Он попробовал проанализировать свое раздвоенное чувство, найти истоки его, и без труда решил: потому он так мыслит и чувствует, что война и то, что пришлось пережить там, отдалили его от этого скопища сытых, довольных.
«Ведь вот этот молодой, упитанный, — думал он, встречаясь глазами с полным, краснощеким и безусым мужчиной, — почему он не на фронте? Наверно, сын заводчика или какого-нибудь торгового зубра, уклонился, подлец, от службы, — начхать ему на родину, — и «работает на оборону», жиреет, с удобствами любит женщин…»
«Но с кем же ты-то в конце концов?» — задал он сам себе вопрос и, улыбаясь, решил: «Ну, конечно же, вот с этими! В них частичка самого меня, а я частичка их среды… Все, что есть хорошего и дурного в них, есть в той или иной мере и у меня.

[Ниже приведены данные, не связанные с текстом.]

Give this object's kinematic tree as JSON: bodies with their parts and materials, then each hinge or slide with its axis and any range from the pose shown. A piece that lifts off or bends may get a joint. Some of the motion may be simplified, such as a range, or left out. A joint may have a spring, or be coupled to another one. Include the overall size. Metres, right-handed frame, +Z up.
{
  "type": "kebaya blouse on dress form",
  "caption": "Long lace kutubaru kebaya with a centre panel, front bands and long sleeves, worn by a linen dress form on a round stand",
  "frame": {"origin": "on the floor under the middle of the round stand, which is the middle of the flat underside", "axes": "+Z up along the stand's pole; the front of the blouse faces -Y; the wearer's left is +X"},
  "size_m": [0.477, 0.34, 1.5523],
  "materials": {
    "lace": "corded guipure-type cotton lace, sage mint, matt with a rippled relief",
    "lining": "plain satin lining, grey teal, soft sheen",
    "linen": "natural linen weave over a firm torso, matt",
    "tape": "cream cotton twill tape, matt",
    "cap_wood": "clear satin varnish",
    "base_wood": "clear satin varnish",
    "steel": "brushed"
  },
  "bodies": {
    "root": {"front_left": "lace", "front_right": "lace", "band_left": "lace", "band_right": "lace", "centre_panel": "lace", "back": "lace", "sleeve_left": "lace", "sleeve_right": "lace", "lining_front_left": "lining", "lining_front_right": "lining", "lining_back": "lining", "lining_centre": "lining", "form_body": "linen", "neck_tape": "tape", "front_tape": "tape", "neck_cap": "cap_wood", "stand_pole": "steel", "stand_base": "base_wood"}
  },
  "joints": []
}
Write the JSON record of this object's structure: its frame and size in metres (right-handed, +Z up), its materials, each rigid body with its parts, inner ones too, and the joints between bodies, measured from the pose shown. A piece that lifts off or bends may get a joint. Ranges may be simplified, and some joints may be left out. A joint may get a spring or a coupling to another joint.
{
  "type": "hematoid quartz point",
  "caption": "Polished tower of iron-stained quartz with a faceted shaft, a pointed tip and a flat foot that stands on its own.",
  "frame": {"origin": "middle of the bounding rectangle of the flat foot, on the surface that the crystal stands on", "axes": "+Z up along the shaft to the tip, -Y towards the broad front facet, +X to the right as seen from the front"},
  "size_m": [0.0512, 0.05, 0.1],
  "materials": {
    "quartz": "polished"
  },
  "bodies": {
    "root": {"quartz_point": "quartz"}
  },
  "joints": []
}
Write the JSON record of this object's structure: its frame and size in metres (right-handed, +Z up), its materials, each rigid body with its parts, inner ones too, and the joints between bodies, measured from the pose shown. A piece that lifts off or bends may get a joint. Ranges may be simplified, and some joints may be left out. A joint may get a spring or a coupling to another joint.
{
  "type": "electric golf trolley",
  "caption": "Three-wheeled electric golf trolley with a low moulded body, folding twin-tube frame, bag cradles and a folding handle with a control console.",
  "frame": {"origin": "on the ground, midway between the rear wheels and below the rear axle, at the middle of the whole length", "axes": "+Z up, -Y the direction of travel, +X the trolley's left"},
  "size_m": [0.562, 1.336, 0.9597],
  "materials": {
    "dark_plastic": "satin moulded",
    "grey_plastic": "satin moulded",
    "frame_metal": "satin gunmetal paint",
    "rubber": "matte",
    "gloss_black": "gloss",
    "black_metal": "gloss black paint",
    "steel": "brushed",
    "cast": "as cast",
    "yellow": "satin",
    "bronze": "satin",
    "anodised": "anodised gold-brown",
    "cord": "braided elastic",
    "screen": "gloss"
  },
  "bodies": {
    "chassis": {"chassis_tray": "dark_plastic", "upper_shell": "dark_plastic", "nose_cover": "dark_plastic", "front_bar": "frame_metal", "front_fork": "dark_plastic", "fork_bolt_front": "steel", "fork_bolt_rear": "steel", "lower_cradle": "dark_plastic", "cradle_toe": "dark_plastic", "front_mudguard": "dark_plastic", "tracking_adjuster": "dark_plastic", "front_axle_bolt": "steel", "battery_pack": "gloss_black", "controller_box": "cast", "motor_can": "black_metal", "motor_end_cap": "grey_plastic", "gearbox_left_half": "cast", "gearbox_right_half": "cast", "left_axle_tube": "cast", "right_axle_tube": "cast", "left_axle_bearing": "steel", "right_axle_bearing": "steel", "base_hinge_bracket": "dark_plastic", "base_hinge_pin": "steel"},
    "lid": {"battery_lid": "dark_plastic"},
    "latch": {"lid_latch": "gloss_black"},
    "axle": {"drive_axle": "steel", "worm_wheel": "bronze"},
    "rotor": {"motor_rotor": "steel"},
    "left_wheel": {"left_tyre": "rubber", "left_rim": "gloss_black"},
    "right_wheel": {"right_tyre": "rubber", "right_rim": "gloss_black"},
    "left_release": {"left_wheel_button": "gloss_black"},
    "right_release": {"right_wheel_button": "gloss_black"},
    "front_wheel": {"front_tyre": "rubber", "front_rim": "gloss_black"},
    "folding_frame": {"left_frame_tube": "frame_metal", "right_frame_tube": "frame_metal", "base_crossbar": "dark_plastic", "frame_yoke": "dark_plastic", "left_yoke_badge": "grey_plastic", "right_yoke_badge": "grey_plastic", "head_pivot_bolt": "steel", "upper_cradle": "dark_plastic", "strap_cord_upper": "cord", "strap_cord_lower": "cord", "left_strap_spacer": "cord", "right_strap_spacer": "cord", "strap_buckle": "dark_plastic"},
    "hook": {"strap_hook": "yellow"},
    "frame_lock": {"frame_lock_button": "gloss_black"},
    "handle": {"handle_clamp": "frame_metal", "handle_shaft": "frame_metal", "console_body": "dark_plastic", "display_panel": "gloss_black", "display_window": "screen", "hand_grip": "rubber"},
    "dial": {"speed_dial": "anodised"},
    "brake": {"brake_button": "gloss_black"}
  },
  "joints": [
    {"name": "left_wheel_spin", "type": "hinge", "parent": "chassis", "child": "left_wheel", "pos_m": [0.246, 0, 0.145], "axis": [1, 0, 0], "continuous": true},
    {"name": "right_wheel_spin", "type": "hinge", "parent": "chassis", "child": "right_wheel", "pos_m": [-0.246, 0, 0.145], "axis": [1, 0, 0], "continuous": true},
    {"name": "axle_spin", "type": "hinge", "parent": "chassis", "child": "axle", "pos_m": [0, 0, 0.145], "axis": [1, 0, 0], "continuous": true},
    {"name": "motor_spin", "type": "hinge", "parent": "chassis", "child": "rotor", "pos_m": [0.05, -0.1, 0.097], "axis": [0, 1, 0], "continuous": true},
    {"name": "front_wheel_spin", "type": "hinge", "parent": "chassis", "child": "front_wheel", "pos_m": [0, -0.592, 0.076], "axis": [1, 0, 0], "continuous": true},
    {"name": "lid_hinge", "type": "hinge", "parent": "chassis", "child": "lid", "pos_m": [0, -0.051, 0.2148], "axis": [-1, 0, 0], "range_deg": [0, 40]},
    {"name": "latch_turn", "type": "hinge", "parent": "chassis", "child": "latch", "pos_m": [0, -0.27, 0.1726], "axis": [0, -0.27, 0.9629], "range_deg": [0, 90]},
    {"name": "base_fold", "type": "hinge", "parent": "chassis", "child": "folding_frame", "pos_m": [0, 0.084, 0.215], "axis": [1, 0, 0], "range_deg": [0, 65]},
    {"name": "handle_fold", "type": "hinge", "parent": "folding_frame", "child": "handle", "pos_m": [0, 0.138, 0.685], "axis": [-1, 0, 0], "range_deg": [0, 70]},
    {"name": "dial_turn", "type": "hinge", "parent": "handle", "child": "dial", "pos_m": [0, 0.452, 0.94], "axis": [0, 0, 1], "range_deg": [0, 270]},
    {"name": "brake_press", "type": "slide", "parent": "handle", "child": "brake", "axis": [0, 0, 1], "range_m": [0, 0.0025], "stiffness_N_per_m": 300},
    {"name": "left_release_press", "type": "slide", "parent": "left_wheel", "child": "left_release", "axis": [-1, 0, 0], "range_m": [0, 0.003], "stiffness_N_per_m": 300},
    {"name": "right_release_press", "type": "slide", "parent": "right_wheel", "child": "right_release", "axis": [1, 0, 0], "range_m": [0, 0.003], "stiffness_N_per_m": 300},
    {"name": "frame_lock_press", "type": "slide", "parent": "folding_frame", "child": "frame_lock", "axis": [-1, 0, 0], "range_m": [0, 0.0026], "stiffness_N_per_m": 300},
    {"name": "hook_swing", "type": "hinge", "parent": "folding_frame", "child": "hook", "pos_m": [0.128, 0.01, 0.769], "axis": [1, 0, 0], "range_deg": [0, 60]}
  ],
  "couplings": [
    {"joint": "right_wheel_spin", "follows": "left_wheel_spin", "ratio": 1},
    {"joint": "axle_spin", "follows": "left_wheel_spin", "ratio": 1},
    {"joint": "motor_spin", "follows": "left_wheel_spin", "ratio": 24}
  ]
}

Может быть, у меня немного тоньше кожа, чем у этого вот упитанного боровка, может быть, поэтому я болезненней реагирую на все, и наверняка поэтому я — честно на войне, а не «работаю на оборону», и именно поэтому тогда зимой, в Могилеве, когда я увидел в автомобиле свергнутого императора, уезжавшего из ставки, и его скорбные губы и потрясающее, непередаваемое положение руки, беспомощно лежавшей на колене, я упал на снег и рыдал, как мальчишка… Ведь вот я по-честному не приемлю революцию, не могу принять! И сердце и разум противятся… Жизнь положу за старое, отдам ее, не колеблясь, без позы, просто, по-солдатски. А многие ли на это пойдут?»